■ Rows ■
====

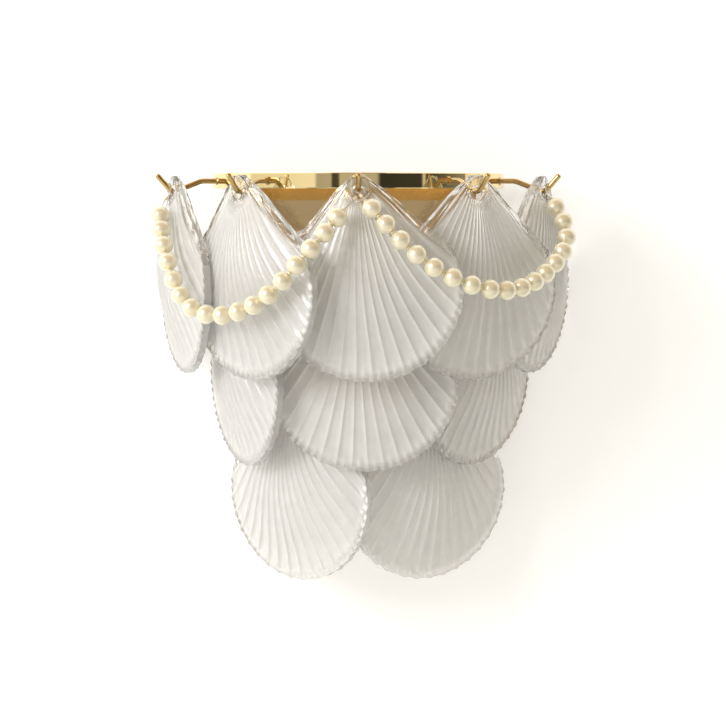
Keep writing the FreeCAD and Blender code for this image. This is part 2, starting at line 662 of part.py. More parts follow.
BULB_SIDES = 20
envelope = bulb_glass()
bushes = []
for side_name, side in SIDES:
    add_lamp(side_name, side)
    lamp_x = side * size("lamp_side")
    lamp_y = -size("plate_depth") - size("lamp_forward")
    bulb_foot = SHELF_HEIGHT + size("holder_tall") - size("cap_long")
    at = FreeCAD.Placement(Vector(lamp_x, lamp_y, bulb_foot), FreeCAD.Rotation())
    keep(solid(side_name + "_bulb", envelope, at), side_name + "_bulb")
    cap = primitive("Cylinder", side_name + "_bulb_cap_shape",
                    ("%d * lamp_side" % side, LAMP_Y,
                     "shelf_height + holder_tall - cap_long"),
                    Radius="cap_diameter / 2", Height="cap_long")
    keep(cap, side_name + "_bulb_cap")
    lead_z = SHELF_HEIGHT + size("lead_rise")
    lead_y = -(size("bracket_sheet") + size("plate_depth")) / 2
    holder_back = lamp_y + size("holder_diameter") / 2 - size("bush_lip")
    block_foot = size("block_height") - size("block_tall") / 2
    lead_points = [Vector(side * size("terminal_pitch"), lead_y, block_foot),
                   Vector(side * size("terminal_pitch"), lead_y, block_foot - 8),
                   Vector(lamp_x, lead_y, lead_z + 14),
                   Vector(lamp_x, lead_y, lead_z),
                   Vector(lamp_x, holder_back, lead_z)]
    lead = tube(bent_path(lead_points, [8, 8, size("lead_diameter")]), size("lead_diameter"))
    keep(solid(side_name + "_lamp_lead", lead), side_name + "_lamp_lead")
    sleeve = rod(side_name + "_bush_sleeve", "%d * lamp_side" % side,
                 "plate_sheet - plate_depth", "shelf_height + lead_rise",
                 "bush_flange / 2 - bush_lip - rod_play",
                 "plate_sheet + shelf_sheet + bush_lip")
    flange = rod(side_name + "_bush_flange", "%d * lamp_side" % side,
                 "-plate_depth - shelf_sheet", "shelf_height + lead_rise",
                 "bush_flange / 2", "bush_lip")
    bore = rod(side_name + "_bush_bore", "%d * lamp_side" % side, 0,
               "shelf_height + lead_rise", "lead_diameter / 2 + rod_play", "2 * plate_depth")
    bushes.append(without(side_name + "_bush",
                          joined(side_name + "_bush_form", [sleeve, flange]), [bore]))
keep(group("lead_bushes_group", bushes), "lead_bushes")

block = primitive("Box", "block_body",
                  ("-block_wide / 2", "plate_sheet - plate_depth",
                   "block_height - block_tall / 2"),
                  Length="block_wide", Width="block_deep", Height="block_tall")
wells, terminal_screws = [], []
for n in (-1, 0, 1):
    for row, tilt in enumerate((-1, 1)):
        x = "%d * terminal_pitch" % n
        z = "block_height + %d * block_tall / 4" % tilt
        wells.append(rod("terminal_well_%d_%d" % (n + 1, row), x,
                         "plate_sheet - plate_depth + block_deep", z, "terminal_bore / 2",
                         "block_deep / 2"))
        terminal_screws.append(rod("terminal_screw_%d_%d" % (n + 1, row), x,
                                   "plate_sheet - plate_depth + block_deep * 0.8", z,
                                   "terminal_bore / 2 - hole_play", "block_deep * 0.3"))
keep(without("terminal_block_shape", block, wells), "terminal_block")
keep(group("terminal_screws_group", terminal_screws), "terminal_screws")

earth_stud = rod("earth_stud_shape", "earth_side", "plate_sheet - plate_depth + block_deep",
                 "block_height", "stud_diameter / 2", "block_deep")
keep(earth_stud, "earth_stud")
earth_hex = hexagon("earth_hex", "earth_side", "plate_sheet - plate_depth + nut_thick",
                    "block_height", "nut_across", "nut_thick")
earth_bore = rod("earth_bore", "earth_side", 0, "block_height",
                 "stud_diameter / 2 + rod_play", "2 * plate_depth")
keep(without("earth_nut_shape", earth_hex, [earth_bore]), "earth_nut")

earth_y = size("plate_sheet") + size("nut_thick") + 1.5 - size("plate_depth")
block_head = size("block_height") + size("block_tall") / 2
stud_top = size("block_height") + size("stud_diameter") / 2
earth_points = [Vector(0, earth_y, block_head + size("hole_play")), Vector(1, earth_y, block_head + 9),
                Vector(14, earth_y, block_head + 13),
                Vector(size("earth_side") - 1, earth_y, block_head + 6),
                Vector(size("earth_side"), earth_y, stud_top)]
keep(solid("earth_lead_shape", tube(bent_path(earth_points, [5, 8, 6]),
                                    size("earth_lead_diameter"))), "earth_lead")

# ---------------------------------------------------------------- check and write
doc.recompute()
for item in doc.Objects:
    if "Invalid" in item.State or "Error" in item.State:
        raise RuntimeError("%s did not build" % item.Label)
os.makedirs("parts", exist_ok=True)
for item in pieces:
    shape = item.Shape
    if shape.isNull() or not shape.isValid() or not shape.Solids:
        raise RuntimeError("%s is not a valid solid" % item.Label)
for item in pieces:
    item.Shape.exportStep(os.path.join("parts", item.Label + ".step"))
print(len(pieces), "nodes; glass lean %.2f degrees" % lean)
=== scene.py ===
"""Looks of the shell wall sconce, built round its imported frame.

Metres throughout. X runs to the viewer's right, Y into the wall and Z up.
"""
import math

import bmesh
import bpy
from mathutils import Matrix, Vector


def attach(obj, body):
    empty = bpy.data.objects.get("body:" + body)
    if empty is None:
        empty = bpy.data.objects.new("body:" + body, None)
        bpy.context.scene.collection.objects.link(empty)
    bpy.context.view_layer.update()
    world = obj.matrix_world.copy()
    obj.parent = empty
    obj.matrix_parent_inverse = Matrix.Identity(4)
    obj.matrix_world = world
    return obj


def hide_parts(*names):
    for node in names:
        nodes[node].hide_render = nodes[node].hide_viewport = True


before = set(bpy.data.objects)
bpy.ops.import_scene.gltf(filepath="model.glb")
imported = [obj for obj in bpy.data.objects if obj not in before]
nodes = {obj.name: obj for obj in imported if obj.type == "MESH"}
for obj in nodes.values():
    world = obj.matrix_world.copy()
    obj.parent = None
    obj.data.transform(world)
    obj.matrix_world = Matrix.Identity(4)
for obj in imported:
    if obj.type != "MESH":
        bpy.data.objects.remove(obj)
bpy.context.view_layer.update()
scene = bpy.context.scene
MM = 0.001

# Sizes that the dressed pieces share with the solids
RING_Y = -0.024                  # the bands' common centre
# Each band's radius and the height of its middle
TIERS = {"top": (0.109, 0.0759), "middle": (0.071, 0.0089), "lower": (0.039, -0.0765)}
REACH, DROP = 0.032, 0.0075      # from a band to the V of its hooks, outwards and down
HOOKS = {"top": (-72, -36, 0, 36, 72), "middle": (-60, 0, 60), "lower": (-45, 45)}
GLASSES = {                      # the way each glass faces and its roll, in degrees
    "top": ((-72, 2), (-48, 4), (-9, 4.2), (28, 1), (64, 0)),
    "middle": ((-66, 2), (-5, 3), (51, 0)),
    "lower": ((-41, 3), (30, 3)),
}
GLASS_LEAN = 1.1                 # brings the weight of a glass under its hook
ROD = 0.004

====

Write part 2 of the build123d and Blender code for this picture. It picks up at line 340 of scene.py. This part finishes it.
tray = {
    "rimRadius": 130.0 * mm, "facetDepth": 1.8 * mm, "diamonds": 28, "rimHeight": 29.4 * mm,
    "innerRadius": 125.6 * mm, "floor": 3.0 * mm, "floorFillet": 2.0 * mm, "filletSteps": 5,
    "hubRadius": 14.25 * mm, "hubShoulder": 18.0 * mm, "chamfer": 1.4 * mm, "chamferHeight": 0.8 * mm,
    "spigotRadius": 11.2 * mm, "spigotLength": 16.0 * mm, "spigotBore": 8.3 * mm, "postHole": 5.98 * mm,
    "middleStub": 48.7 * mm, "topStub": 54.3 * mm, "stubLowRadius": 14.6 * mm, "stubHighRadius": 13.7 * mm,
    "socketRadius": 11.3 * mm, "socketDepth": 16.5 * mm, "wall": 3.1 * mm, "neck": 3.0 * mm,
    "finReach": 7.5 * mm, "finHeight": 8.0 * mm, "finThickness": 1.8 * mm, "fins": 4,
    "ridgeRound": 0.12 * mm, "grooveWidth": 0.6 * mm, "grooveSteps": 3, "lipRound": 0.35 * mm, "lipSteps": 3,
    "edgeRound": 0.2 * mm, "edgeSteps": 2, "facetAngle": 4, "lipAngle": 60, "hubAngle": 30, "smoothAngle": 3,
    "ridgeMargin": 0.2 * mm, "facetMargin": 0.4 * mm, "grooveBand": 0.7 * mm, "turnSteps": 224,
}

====

■ Task directions ■
Starting at the line that contains "check and write" and stopping at the line that contains "obj.matrix_world = Matrix.Identity(4)", transcribe the lines exactly; both boundary lines are to be included.

■ Task response ■
# ---------------------------------------------------------------- check and write
doc.recompute()
for item in doc.Objects:
    if "Invalid" in item.State or "Error" in item.State:
        raise RuntimeError("%s did not build" % item.Label)
os.makedirs("parts", exist_ok=True)
for item in pieces:
    shape = item.Shape
    if shape.isNull() or not shape.isValid() or not shape.Solids:
        raise RuntimeError("%s is not a valid solid" % item.Label)
for item in pieces:
    item.Shape.exportStep(os.path.join("parts", item.Label + ".step"))
print(len(pieces), "nodes; glass lean %.2f degrees" % lean)
=== scene.py ===
"""Looks of the shell wall sconce, built round its imported frame.

Metres throughout. X runs to the viewer's right, Y into the wall and Z up.
"""
import math

import bmesh
import bpy
from mathutils import Matrix, Vector


def attach(obj, body):
    empty = bpy.data.objects.get("body:" + body)
    if empty is None:
        empty = bpy.data.objects.new("body:" + body, None)
        bpy.context.scene.collection.objects.link(empty)
    bpy.context.view_layer.update()
    world = obj.matrix_world.copy()
    obj.parent = empty
    obj.matrix_parent_inverse = Matrix.Identity(4)
    obj.matrix_world = world
    return obj


def hide_parts(*names):
    for node in names:
        nodes[node].hide_render = nodes[node].hide_viewport = True


before = set(bpy.data.objects)
bpy.ops.import_scene.gltf(filepath="model.glb")
imported = [obj for obj in bpy.data.objects if obj not in before]
nodes = {obj.name: obj for obj in imported if obj.type == "MESH"}
for obj in nodes.values():
    world = obj.matrix_world.copy()
    obj.parent = None
    obj.data.transform(world)
    obj.matrix_world = Matrix.Identity(4)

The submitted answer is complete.